Su questa base l’antifascismo diventa per forza di logica lotta culturale e politica non contro un regime eternamente esistente ma per affermare libertà e democrazia, stato di diritto, società aperta e giustizia. E battaglia aperta contro le nuove forme di oppressione, contro i movimenti e i regimi negatori di libero pensiero, di libera parola, di libera scelta del proprio destino.
Insomma, contro le nuove manifestazioni di totalitarismo, che hanno oggi la loro espressione più compiuta nel regime politico-teocratico della Russia di Putin, che aggredisce e massacra l’Ucraina, e nel regime teocratico-politico dell’Iran degli Ayalollah, che arma, indirizza e gestisce Hamas, gli Houthi e gli Hezbollah per “Palestina libera dal fiume al mare”, innescando quella guerra atipica oggi in corso in cui, dopo il nuovo olocausto del 7 ottobre di ebrei innocenti, perdono la vita migliaia e migliaia di poveri palestinesi sotto i bombardamenti israeliani di fatto mandati al macello da Hamas per proteggere i propri capi e i propri miliziani.

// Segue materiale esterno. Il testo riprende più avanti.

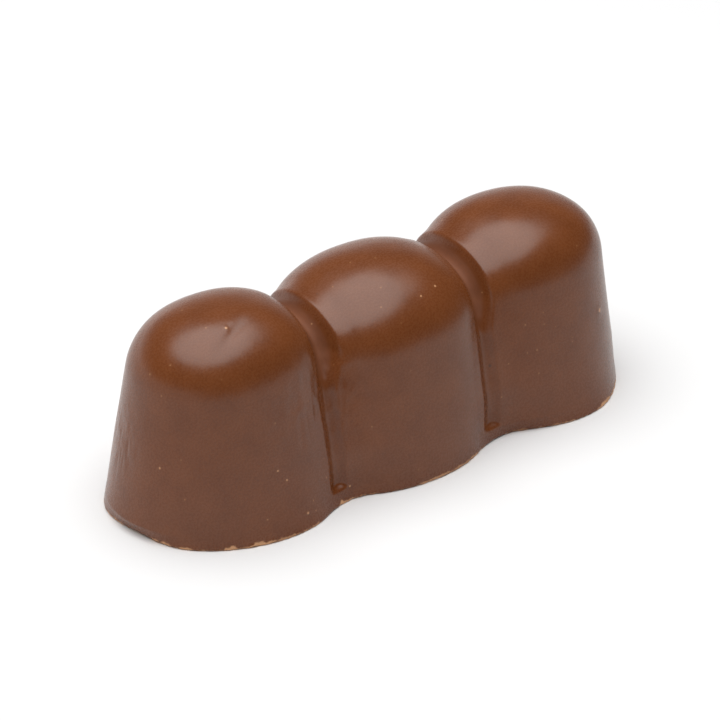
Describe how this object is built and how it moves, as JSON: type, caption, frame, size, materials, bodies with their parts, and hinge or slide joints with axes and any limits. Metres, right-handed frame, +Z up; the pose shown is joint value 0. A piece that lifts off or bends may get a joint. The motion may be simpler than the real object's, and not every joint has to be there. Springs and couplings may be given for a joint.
{
  "type": "hazelnut praline",
  "caption": "Moulded milk chocolate praline, a short bar of domed lumps in a row with flared walls, rounded grooves between the lumps and a flat underside to stand on.",
  "frame": {"origin": "middle of the flat underside, which is the bottom of the bounding box", "axes": "+X along the row of lumps, +Z up, +Y towards the long side that the picture doesn't show"},
  "size_m": [0.0472, 0.018, 0.0162],
  "materials": {
    "milk_chocolate": "milk chocolate with a satin skin"
  },
  "bodies": {
    "root": {"praline": "milk_chocolate"}
  },
  "joints": []
}
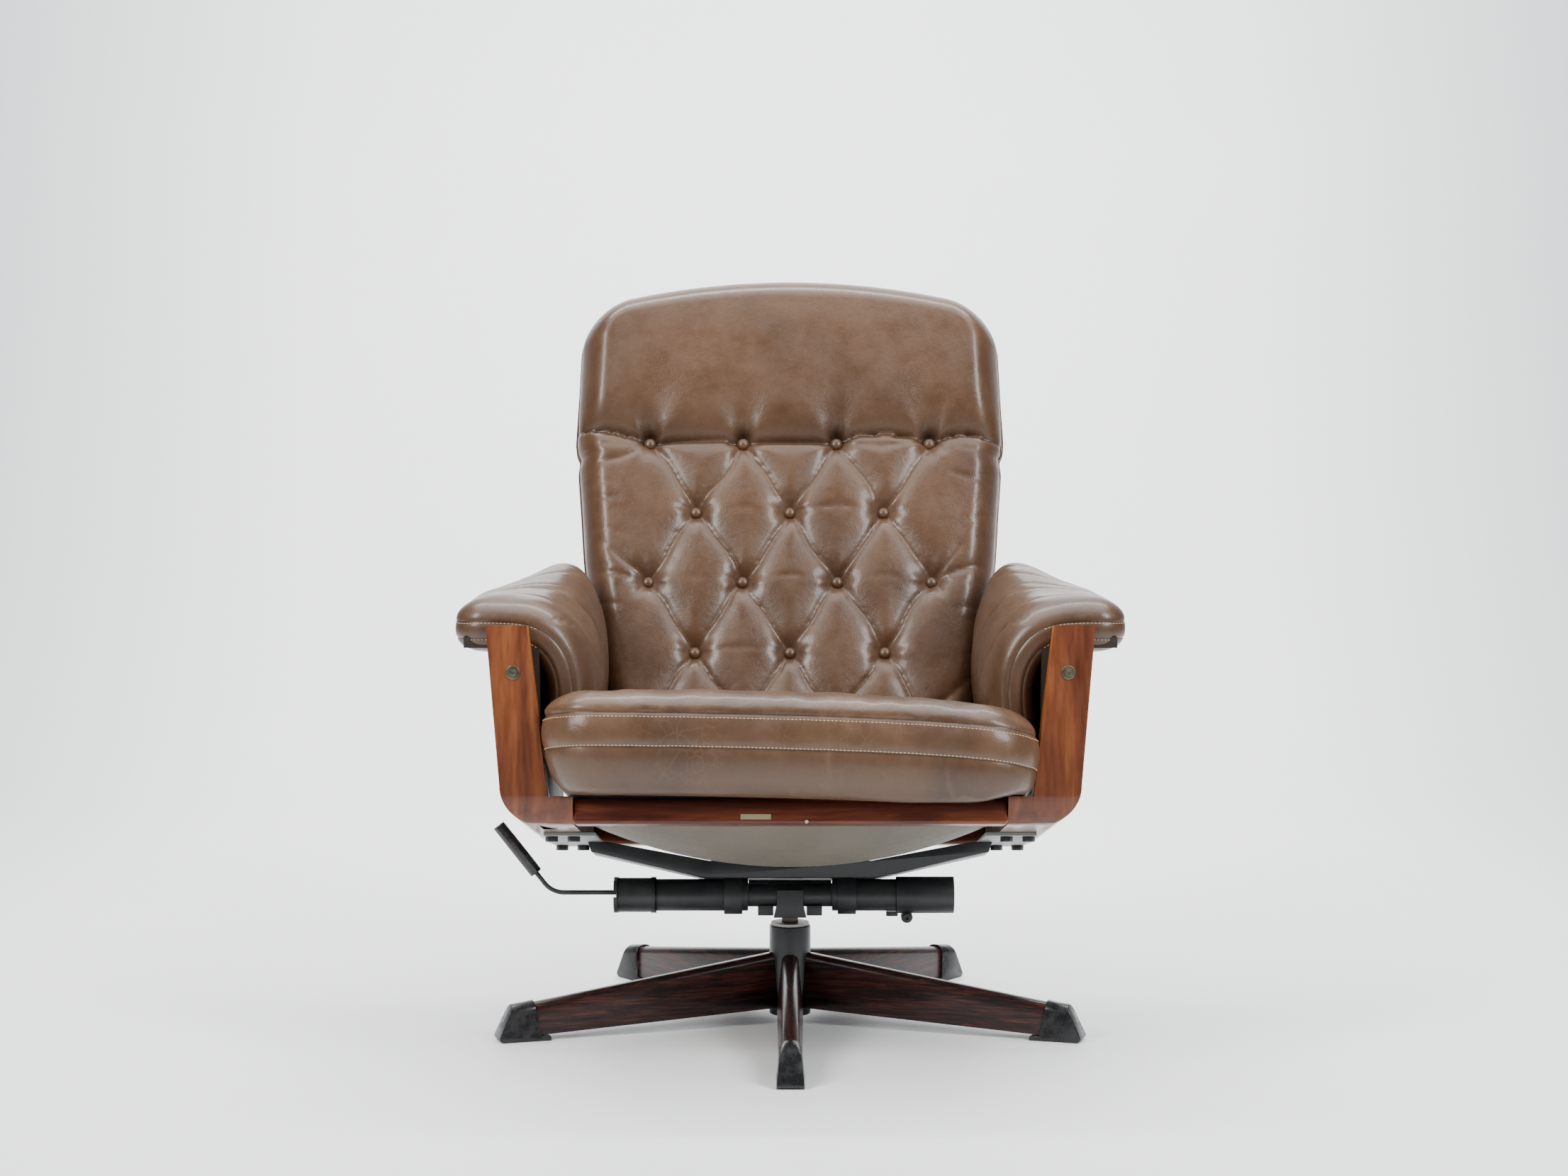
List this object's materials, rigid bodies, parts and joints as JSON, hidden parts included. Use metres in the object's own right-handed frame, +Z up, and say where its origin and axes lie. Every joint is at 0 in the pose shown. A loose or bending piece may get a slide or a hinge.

Celebrare il 25 aprile nel significato che abbiamo cercato di vedervi alla luce del pensiero di Mattarella e di quello di Panetta non può significare perciò né accettare il negazionismo sotto qualsiasi forma si presenti, né coltivare la cancel culture anche nella sua forma più attenuata, né tanto meno stare dalla parte di chi vorrebbe la resa dell’Ucraina, la scomparsa di Israele o la rottura della collaborazione delle nostre università con le università israeliane.
Non può significare nemmeno indifferenza nei confronti del massacro dei diritti delle donne in Iran e Afghanistan, né dei diritti delle minoranze in Cina e in una vasta platea di paesi del cosiddetto Sud mondiale in odio al perverso occidente, le cui colpe vanno sempre denunciate ma per rafforzare libertà e democrazia e non certo per distruggere le conquiste delle generazioni che hanno combattuto i fascismi e il nazismo. Lo spirito democratico del 25 aprile è educazione alla libertà e all’impegno civile dei giovani, è stimolo perché le istituzioni democratiche operino per il benessere dei cittadini senza alcuna discriminazione e non consente che gli ideali di libertà di pensiero e di parola, di giustizia e stato di diritto, vengano affermati con gli occhi bendati a seconda della direzione in cui si volge lo sguardo.